Following this are the two commentary tracks, including the original one done with Michael Jeck for Criterion's 1998 release of Seven Samurai and a freshly commissioned one with a variety of film scholars. Of the two, the original Jeck one tends to be superior, although both are very informative and work well to provide a wealth of background on the three hour production.

After this, there are a variety of extras located on the first disc in the set, which include a huge array of behind the scenes production stills along with a poster gallery that covers initial and reissues of the film all over the world. A collection of four trailers is also located here. This is one less than the region 2 from Toho, but the rare promo is included (although still with no audio) that should be of interest to most.

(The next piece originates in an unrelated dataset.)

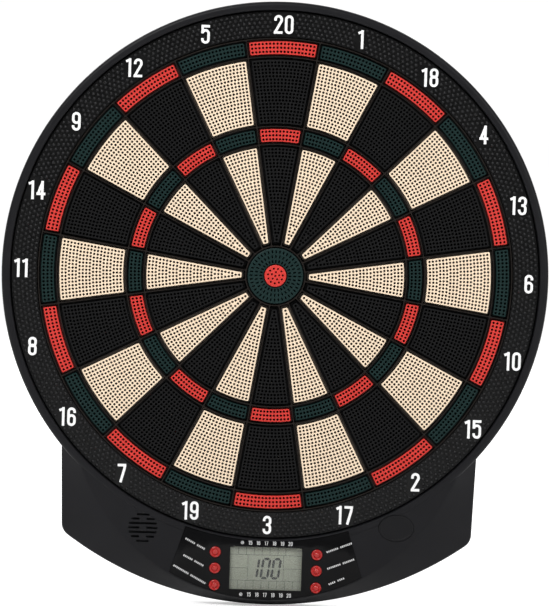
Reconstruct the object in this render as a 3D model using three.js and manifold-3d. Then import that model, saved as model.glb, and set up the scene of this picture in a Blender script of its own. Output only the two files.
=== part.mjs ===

Finally, this set also comes with a small 56 page book that features tons of production stills, information on the restoration of the film for this release, and essays from a variety of sources including author Stuart Galbraith and producer/film critic Peggy Chiao.


 Overview:

Bottom line, Criterion had the task of convincing buyers to shell out $35-50 for this set of an earlier released film to DVD, and they have passed with flying colors. Anyone who loves this movie should do them self the favor of picking up this set, as it's such a vast improvement over earlier releases and Criterion has truly gone the extra mile in their excellent restoration of this aged classic.